Tumpukan kasur itu pastilah sangat tinggi, bayangkan empat puluh kasur …. Jika masing-masing kasur tebalnya 20 cm –karena sepertinya tidak masuk akal kasur raja tipis- maka empat puluh kasur tingginya 800 cm, jika dikonversikan ke meter jadi 8 meter. Apakah untuk keperluan ini ratu meminta pelayannya menjebol langit-langit kamar? Atau memang kamar-kamar mereka setinggi itu? Juga tetap menjadi misteri. Putri itu pun harus naik ke pembaringannya dengan menggunakan tangga, tidak ada cara lain bukan? Tangga itupun mestilah sangat panjang. Tapi karena mereka adalah keluarga kerajaan kurasa sangat mungkin mereka memiliki kemewahan untuk memiliki tangga yang panjang sekali. Bahkan yang panjangnya seperti rel kereta api!
Paginya ketika ratu bertanya nyenyakkah tidur sang putri semalam? Putri itu ternyata sama sekali tidak dapat memejamkan mata semalaman. Sang ratu menyimpulkan, pastilah kacang-kacang itu yang menyebabkannya. Dan itu pastilah putri sejati, karena dia dapat merasakan adanya tiga butir kacang di bawah empat puluh kasur. Pangeran pun menikahinya, karena merasa menemukan putri sejati. Tetapi aku berpendapat lain, putri itu pasti tidak bisa tidur karena takut jatuh. Bagaimana tidak? Dia tidur di ketinggian 8 meter, belum ditambah dengan tingginya kaki-kaki ranjang. Seandainya putri itu takut ketinggian, dia pasti sudah mati kaku…..

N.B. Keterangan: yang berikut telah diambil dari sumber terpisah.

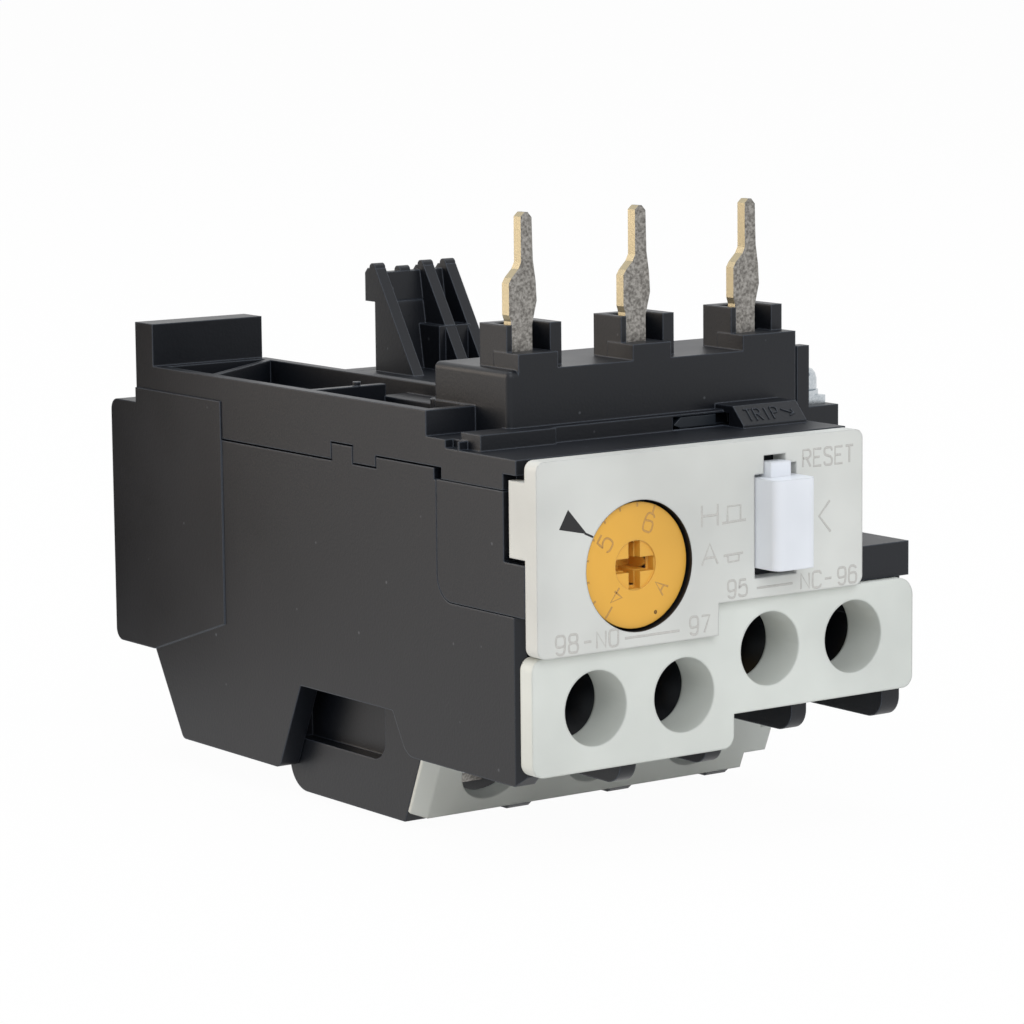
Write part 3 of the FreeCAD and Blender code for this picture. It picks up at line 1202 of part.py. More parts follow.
def coil_terminal():
    """Strip, washer and pan-head screw of the coil terminal on the right."""
    x, y, tab, seat = COIL_X, COIL_Y, s.coil_tab, s.deck + s.strip
    bore = s.coil_shank + s.running
    plate = block("coil_plate", (x - tab, y - tab - 0.2, s.deck), (x + tab, s.coil_back, seat))
    leg = block("coil_leg", (x - 1.8, s.coil_back - s.strip, s.coil_low), (x - 0.1, s.coil_back, seat))
    hole = rod("coil_hole", "z", (x, y, s.deck - 1), bore, 3)
    keep(cut("coil_terminal", fuse("coil_strip", plate, leg), hole), "coil_terminal")
    disc = rod("coil_disc", "z", (x, y, seat), s.coil_washer, s.coil_washer_thick)
    disc_bore = rod("coil_disc_bore", "z", (x, y, s.deck), bore, 3)
    keep(cut("coil_washer", disc, disc_bore), "coil_washer")
    head_at = seat + s.coil_washer_thick
    head = rod("coil_head", "z", (x, y, head_at), s.coil_head, s.coil_head_tall)
    shank = rod("coil_shank", "z", (x, y, s.deck - 3.6), s.coil_shank, head_at - s.deck + 3.7)
    keep(fuse("coil_screw", head, shank), "coil_screw")


def build():
    for make in (lower_housing, upper_housing, contact_block, front_cover, aux_terminal_cover,
                 main_terminal_cover, terminal_block, adjusting_dial, reset_button, test_lever):
        make()
    for pole in range(POLES):
        for make in (blade, feed_strip, bimetal, sleeve, heater, load_terminal):
            make(pole)
    for make in (main_screws, slide_bars, differential_lever, release_lever, contact_carrier,
                 contact_bridges, aux_screws, coil_terminal):
        make()
    for index in range(len(AUX_TERMINALS)):
        fixed_contact(index)
    button_end = (SPRING_X, BUTTON_BACK + s.running, SPRING_Z)
    spring("reset_spring", 1.35, 0.2, 6, button_end, s.room_back)
    carrier_end = (riser_x(2) - 4.4, CARRIER_BACK + s.running, s.room_floor + 1.3)
    spring("trip_spring", 0.9, 0.15, 6, carrier_end, s.room_back)
    doc.recompute()


def check():
    """Stop if any object failed or any sub-part has no sound shape."""
    for item in doc.Objects:
        if "Invalid" in item.State or "Error" in item.State:
            raise RuntimeError(f"{item.Label}: {item.State}")
    for label, owner in parts.items():
        if owner.Shape.isNull() or not owner.Shape.isValid():
            raise RuntimeError(f"{label}: no valid shape")


def write():
    os.makedirs("parts", exist_ok=True)
    for label, owner in parts.items():
        owner.Shape.exportStep(f"parts/{label}.step")
    print(len(parts), "sub-parts written")


build()
check()
write()
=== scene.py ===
# %% [markdown]
# # A thermal overload relay
# The relay clips under a motor contactor. Three blades go up into the contactor, three slanted
# terminals take the motor wires, and four small terminals in front carry the control wires.
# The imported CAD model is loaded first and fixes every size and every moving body. What follows
# gives it soft edges, screws with a drive and a thread, print, finishes, light and a camera.

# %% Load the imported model
import json
import math

import bmesh
import bpy
from mathutils import Matrix, Vector


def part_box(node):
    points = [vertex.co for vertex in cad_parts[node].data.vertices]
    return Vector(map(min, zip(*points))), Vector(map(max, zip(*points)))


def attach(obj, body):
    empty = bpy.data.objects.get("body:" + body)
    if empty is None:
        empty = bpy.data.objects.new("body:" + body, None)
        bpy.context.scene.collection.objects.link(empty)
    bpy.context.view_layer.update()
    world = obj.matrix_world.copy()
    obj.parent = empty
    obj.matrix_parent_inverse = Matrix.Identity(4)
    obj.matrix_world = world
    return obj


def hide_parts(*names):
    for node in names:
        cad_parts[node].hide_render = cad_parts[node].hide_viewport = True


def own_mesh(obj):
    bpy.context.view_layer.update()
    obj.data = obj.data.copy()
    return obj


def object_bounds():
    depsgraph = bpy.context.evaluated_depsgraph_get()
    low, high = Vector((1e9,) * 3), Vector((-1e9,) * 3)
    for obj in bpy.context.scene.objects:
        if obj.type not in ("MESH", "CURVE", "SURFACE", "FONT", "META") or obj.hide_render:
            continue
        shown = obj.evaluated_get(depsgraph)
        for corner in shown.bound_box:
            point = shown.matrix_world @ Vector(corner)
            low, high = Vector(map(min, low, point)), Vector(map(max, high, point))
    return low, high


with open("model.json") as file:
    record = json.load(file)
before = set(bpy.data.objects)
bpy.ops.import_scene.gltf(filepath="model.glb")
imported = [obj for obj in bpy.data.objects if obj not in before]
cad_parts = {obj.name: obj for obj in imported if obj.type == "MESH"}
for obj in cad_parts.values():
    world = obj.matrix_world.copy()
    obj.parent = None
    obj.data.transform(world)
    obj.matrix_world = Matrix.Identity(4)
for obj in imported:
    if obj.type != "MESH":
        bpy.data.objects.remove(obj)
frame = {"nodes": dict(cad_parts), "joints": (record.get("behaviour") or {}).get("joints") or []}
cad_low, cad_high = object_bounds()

MM = 0.001
NODES = frame["nodes"]
print("CAD box in mm:", [round(side / MM, 2) for side in cad_high - cad_low], "nodes:", len(NODES))

# %% [markdown]
# ## Camera
# A long lens keeps the upright edges nearly parallel, as in a catalogue picture. It could be aimed
# with a Track To constraint, but a matrix made from the three directions of the camera is exact
# and also holds the small roll.

# %% Camera
YAW, PITCH, ROLL = math.radians(35.577), math.radians(8.305), math.radians(-0.587)
LENS_PLACE = Vector((-227.6, -318.7, 84.45)) * MM
SENSOR_WIDTH, FOCAL_LENGTH = 36.0, 140.2          # in mm, as on a real camera
NEAR_LIMIT, FAR_LIMIT = 0.05, 50.0                # in metres


def placed(name, data):
    """New object in the scene that holds a mesh, a lamp, a curve or a camera."""
    item = bpy.data.objects.new(name, data)
    bpy.context.collection.objects.link(item)
    return item


ahead = Vector((math.sin(YAW) * math.cos(PITCH), math.cos(YAW) * math.cos(PITCH), -math.sin(PITCH)))
level = Vector((math.cos(YAW), -math.sin(YAW), 0))
above = level.cross(ahead)
right = level * math.cos(ROLL) + above * math.sin(ROLL)
up = above * math.cos(ROLL) - level * math.sin(ROLL)
camera_data = bpy.data.cameras.new("catalogue_camera")
camera_data.sensor_width, camera_data.lens = SENSOR_WIDTH, FOCAL_LENGTH
camera_data.clip_start, camera_data.clip_end = NEAR_LIMIT, FAR_LIMIT
camera = placed("catalogue_camera", camera_data)
camera.matrix_world = Matrix.Translation(LENS_PLACE) @ Matrix((right, up, -ahead)).transposed().to_4x4()
bpy.context.scene.camera = camera
print("camera stands", round(camera.location.length, 3), "m from the origin")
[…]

(ini dongeng yang diceritakan hans christian Andersen itu…)
There was once a Prince who wished to marry a Princess; but then she must be a real Princess. He travelled all
over the world in hopes of finding such a lady; but there was always something wrong. Princesses he found in plenty; but whether they were real Princesses it was impossible for him to decide, for now one thing, now another, seemed to him not quite right about the ladies. At last he returned to his palace quite cast down, because he wished so much to have a real Princess for his wife.
One evening a fearful tempest arose, it thundered and lightened, and the rain poured down from the sky in torrents:
besides, it was as dark as pitch. All at once there was heard a violent knocking at the door, and the old King, the
Prince’s father, went out himself to open it. It was a Princess who was standing outside the door.
What with the rain and the wind, she was in a sad condition; the water trickled down from her hair, and her clothes
clung to her body. She said she was a real Princess.
‘Ah! we shall soon see that!’ thought the old Queenmother; however, she said not a word of what she was going
to do; but went quietly into the bedroom, took all the bedclothes off the bed, and put three little peas on the bedstead.
She then laid twenty mattresses one upon another over the three peas, and put twenty feather beds over the mattresses. Upon this bed the Princess was to pass the night. The next morning she was asked how she had slept. ‘Oh, very badly indeed!’ she replied. ‘I have scarcely closed my eyes the whole night through. I do not know what was in my bed, but I had something hard under me, and am all over black and blue. It has hurt me so much!’
Now it was plain that the lady must be a real Princess, since she had been able to feel the three little peas through
the twenty mattresses and twenty feather beds. None but a real Princess could have had such a delicate sense of feeling.
The Prince accordingly made her his wife; being now convinced that he had found a real Princess. The three peas
were however put into the cabinet of curiosities, where they are still to be seen, provided they are not lost.
Wasn’t this a lady of real delicacy?